Mr Konecny appealed against his extradition from the UK to the Czech Republic on a conviction EAW. He had been convicted in his absence in 2008 of three fraud offences and sentenced to 8 years’ imprisonment. The Administrative Court dismissed his appeal, in Konecny v District Court Czech Republic  EWHC 2360 (Admin).
Passage of time
It was agreed that Mr Konency was not a fugitive and was unaware of his conviction and sentence in the Czech Republic until his arrest in 2017. He submitted that the ‘passage of time’ the court should consider under s14(b) EA 2003 started running from the date of the commission of the first offence, namely November 2004. He also submitted that extradition would be unjust due to passage of time because it appeared that the Czech authorities had lost documents that demonstrated his innocence.

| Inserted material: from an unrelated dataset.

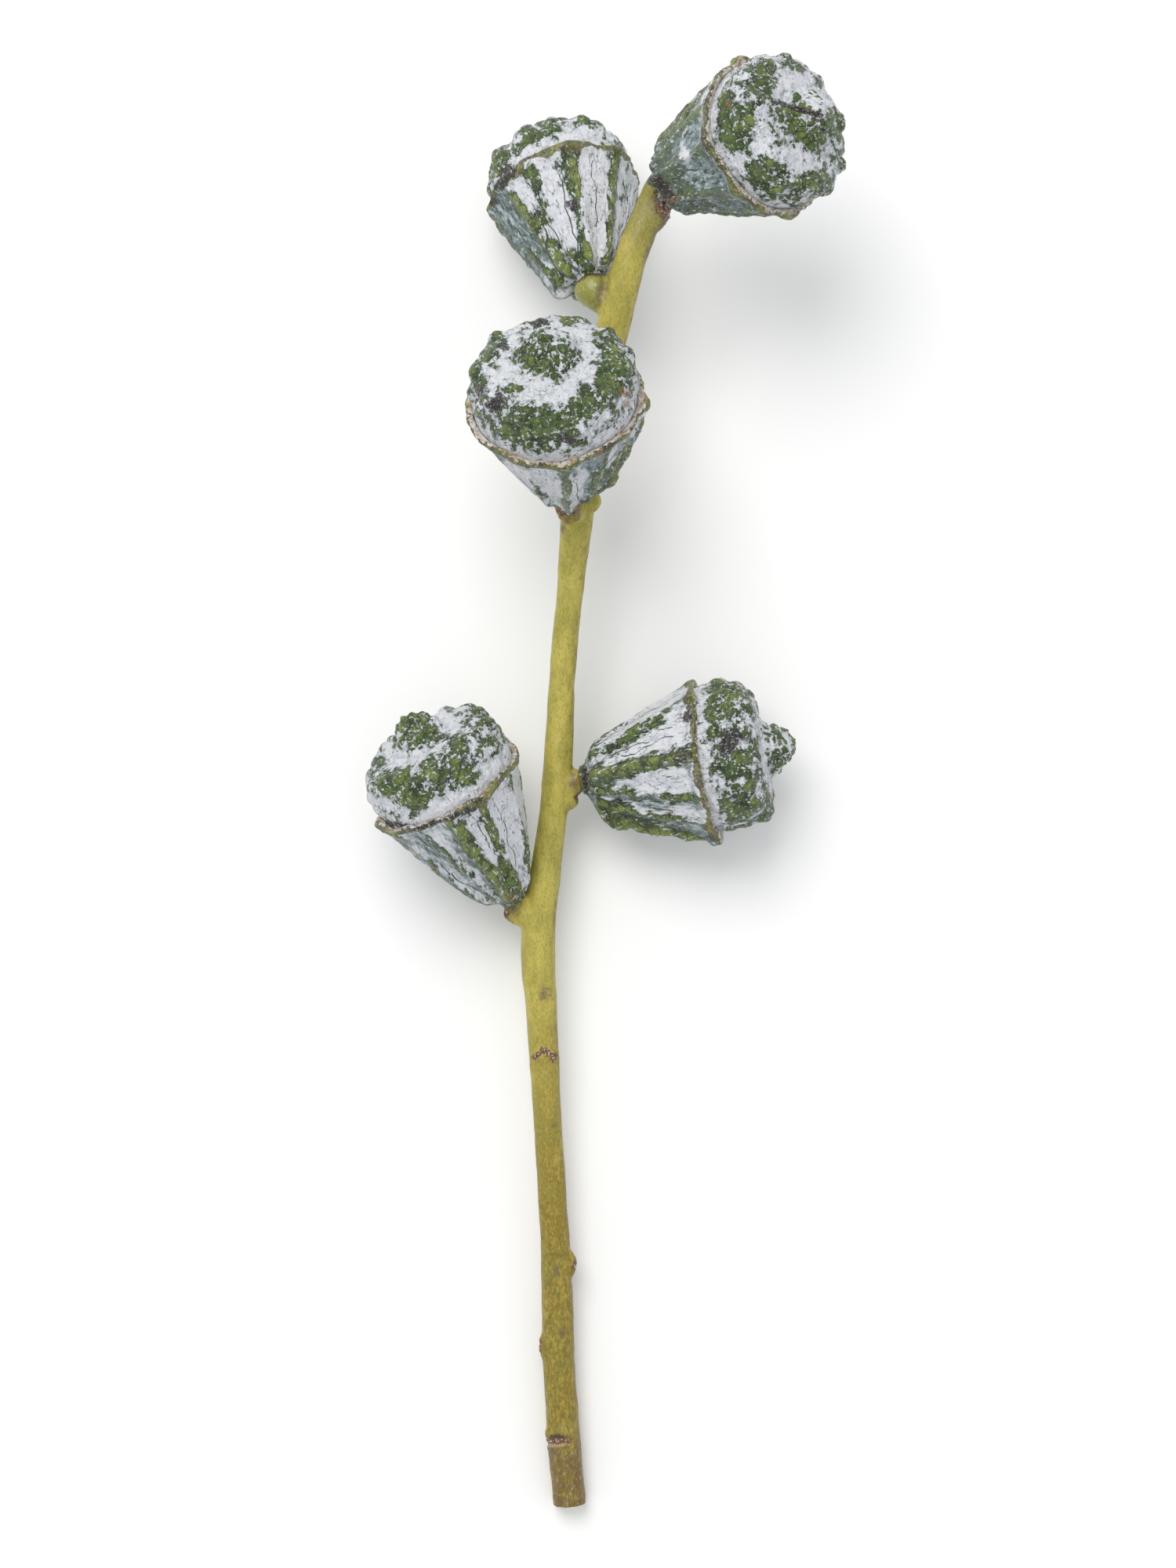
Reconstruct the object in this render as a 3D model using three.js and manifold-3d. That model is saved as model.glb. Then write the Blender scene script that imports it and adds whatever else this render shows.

The court held that the operative date was when the appellant became unlawfully at large, which was an objective state to which his knowledge was irrelevant: “Accordingly, in my judgment, the fact that the Appellant was unaware of his conviction and sentence in the Czech Republic until 2017 is irrelevant to the question of when he became unlawfully at large. In accordance with Wiszniewski he became unlawfully at large upon the date when a lawful sentence was imposed upon him in respect of his convictions for fraud. The date when that sentence was imposed was 12 May 2008.
The court also held that extradition would not be unjust because “I am entitled to infer and do infer that the evidence presented to the court justified the convictions. Upon his return to the Czech Republic the Appellant can exercise his right to have a re-trial if so advised and I must assume or infer that such a trial will be fair within Article 6 ECHR. That being so the production of the Appellant’s documents will, if he is correct, result in his acquittal. If they are not adduced in evidence the reason for that state of affairs will be examined critically and the Appellant’s right to a fair trial respected.”
Neither did the effects of extradition reach the high bar necessary to show oppression. The effects of delay were best dealt with under Article 8.
Article 8 ECHR
The District Judge was entitled to treat the Czech authorities’ description of Mr Konecny as a “particularly dangerous recidivist” as a factor in favour of extradition despite his good character and employment in the UK since 2007. The lengthy sentence and right to a retrial also favoured extradition. The delays in issuing the EAW in the Czech Republic (2013) and certifying it in the UK (2017) were unexplained, troubling and “a powerful factor militating against extradition” but ultimately it could not be said that the District Judge was wrong to find that his Article 8 rights to a private and family life did not outweigh the public interest in extradition.